Las vacaciones son una ocasión única para conocer en todo su esplendor la mierdificación. Un término feo, sin duda, pero muy útil para describir cómo se degrada la oferta de servicios culturales y de ocio en nuestras barbas.
El periodista Cory Doctorow acuñó la expresión pensando en las plataformas, pero el ámbito del fenómeno es todo lo que vive en el mundo digitalizado. Podríamos definir la mierdificación como el mecanismo por el que las empresas degradan sus productos y servicios para optimizar los beneficios con la forzada complicidad de sus clientes. Todo ello online, por supuesto.

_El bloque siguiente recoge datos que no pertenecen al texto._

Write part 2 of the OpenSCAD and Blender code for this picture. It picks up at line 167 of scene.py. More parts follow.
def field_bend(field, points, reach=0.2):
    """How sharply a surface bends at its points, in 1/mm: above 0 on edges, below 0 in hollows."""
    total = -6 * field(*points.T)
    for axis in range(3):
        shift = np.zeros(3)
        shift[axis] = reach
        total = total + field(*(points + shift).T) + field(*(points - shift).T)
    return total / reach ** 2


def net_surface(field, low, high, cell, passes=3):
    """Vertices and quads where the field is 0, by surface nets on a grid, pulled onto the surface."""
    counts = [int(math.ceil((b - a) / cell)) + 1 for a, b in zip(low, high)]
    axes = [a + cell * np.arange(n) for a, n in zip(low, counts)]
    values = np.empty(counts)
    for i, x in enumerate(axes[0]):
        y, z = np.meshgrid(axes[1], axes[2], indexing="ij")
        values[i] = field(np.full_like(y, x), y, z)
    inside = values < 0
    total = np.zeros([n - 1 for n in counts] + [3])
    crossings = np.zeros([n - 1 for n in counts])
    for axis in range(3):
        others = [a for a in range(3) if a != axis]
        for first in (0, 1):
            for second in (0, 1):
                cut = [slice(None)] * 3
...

Es algo diabólico porque el consumidor lo nota al principio, pero termina por acostumbrarse hasta aceptarlo como habitual. Es un cliente cautivo que, por ejemplo, consiente en pagar cuatro euros extra al adquirir una entrada de teatro que él mismo gestiona en la taquilla virtual.
No sé cuántas veces les ha ocurrido a ustedes, pero es muy frecuente contratar la habitación de un hotel a través de uno de esos buscadores que se adueñan de tu pantalla en cuanto escribes "alojamiento". Te prometen una rebaja, pero en realidad lo que consigues es una de las peores habitaciones, esas que los hoteleros reservan para los incautos que muerden el anzuelo del comisionista.
El caso de las aerolíneas también es de manual. Prometen vuelos por 20 euros, pero a poco que uno se distraiga, la maleta de cabina sale por 60, el asiento por 30 y hasta el café se convierte en un lujo. Y no hay posibilidad de cancelación sin póliza de seguro adicional. Pero siempre te puedes asociar a su programa de puntos si lo que te gusta es viajar a las cuatro de la madrugada encima del motor.
Para más inri, compañías como Ryanair incentivan a sus empleados a cazar pasajeros cuya maleta se pase de las medidas para clavarles un sobrecoste.
Alquile usted un coche para moverse en su destino. Es muy probable que contrate una compañía con un software adiestrado en la persecución de quienes entran en la web a comparar precios.
Esos sistemas te acechan desde tu primera visita, no importa que a la tercera te decidas por el vehículo que viste inicialmente y pagues. Después, insistirá en el aviso de que tienes pendiente el pago hasta dos días antes del viaje, cuando te informará de que tu reserva ha sido cancelada.
Da igual a quien llames o escribas, nadie te aclarará el asunto hasta que aterrices. Te dará tanta alegría comprobar que el cargo en la tarjeta de crédito no fue una estafa que pasarás por alto que traten de venderte otro seguro y que te obliguen a dejar en depósito 900€ por posibles daños en el auto, aunque dispongas de un todo riesgo.
Ya no eres un cliente, sino un producto vendido por la compañía aérea a los buscadores de hoteles, a las empresas que alquilan automóviles y a quien esté dispuesto a pagar por tus datos.
Las plataformas televisivas llegaron como salvadoras frente a la aburrida tv comercial, prometiendo calidad, variedad y --sobre todo-- ausencia de publicidad. También se anunciaban como ventanas para nuevos talentos.
Pero suben precios cada año, trocean los catálogos para obligar a acumular suscripciones y vuelven a introducir cuñas comerciales en los planes básicos. Además, se rinden a las grandes corporaciones y a sus intereses.
Si quieres librarte de la tomadura de pelo constante, has de ponerte en modo espabilao y darte de baja –o simularlo-- de vez en cuando para conseguir condiciones como las iniciales. Agotador.
El resultado es una uniformidad disfrazada de diversidad donde el catálogo parece infinito, pero en realidad se repite una y otra vez con distintas apariencias.
La democratización del ocio en que vivimos es, en buena parte, su mierdificación. Una estafa blanda: más barato –aunque no tanto--, pero peor; más fácil, pero vacío; más accesible, pero sin interés. Aceptar esta lógica sin rechistar equivale a vivir rodeados de un ruido constante que llamaremos ocio, entretenimiento o cultura por costumbre, aunque no lo sea.